Official documentation explains: “as you type a search query into the new toolbar’s search box, you’ll see a list of useful suggestions based on popular Google searches, spelling corrections and your own toolbar search history and bookmarks.” Hey man, don’t blame me and my search history for this shit; I have not been hanging out in the small hours exploring raspy-tongue-loving Canadians. Also, your definition of ‘useful’ differs wildly from mine.As a record of the zeitgeist, search prompts are an interesting, if a little disturbing, cultural snapshot. While some are reassuring; ‘is it illegal… to seek asylum in Australia,’ answer: no (but well done for finding out for yourself rather than believing all the tripe on Facebook). Others reveal factoids you just wouldn’t have known you needed; “is it illegal… to be fat in Japan,’ answer: yes the government imposed a maximum waistline size for anyone aged over forty: 85 centimeters for men and 90 centimeters for women.

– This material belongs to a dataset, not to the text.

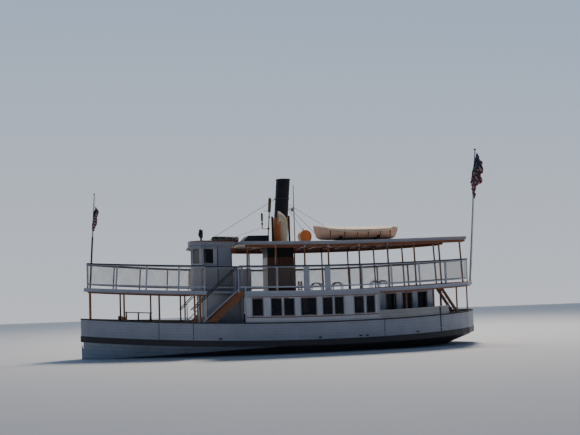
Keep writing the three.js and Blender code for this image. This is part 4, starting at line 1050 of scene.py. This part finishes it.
door_frames = Shape()
for hand in (1, -1):
    for x in (2.475, 3.07):
        door_frames.run(x - 0.018, x + 0.018, hand * 1.049, hand * 1.066, 2.67, 4.45)
    door_frames.run(2.457, 3.088, hand * 1.049, hand * 1.066, 4.455, 4.49)
door_frames.piece("pilot_door_frames", varnish_up, bevel=0.003)

for hand, name in BOTH_SIDES:
    body = f"pilot_door_{name}_body"
    lift = sheer(2.75)
    grow(f"pilot_door_{name}_louvres", SLATS, bpy.data.meshes.new("start"), white, body,
         Count=9, Start=(2.78, hand * 1.05, 3.78 + lift), Step=(0, 0, 0.07),
         Slat_Size=(0.42, 0.012, 0.05), Tilt=(hand * 0.35, 0, 0))
    panel = Shape()
    for box in ((2.56, 3.00, 3.74, 4.39), (2.56, 3.00, 2.72, 3.55)):
        panel.surround(flat_wall(hand, 1.048), box, 0.025, 0.0005, 0.011)
    panel.piece(f"pilot_door_{name}_rails", white, body, bevel=0.003)
    knob = Shape().turned(
        [(0, 0), (0.025, 0), (0.01, 0.01), (0.01, 0.025), (0.026, 0.04), (0, 0.055)],
        placed((2.55, hand * 1.048, 3.64 + lift), (-90 * hand, "X")), 14)
    knob.piece(f"pilot_door_{name}_knob", brass, body, smooth=40)
    bar = [(x, hand * y, 2.80 + lift) for x, y in ((2.55, 1.047), (2.55, 1.11), (3.02, 1.11),
                                                   (3.02, 1.047))]
    Shape().tube(bar, 0.013, 8).piece(f"pilot_door_{name}_bar", black, body, smooth=50)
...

And then there are the WTF moments ‘why do… velociraptors throw bananas’ which is not only an anachronism (velociraptors pre-dating bananas by about 70 million years) and a physical impossibility (non-rotating wrists) but also particularly disturbing for those who wanted to know why do birds suddenly appear, just because, you are near?We might want to cut the search engine a bit of slack however; serious research (by which I mean Googling then hitting the ‘I feel lucky’ button) has revealed that it answers more than one billion questions each day - a heavy workload even for an American multinational corporation specialising in internet-related services and products.
Then of course there’s the fact that many, many internet users are smoking crack while they type. Close to two thousand people a month search for information on how to get away with murder (and with one thousand per month searching on how to hide a dead body, we’ve got to assume Google had a helpful reply). Cat dating and ‘how to make my cat love me’ are searched hundreds of times each month while eighteen thousand people each month want to know why men have nipples. What does this say about us? Are we really anatomically- interested murderous cat lovers?It can be disquieting to realise just how much of our lives Google has squirreled away for future reference; some of the prompts are frighteningly accurate such as ‘what time… does Centrelink open’ (don’t judge). But it’s fun too, addictive even. Searches such as ‘I like to…’, ‘is it wrong to…’ and ‘why can’t I…’ throw up some stupendous suggestions and many a happy hour is to be whiled away on the resulting paths through internetland.
Just don’t try typing ‘what would happen if…’ Or anything to do with fracking.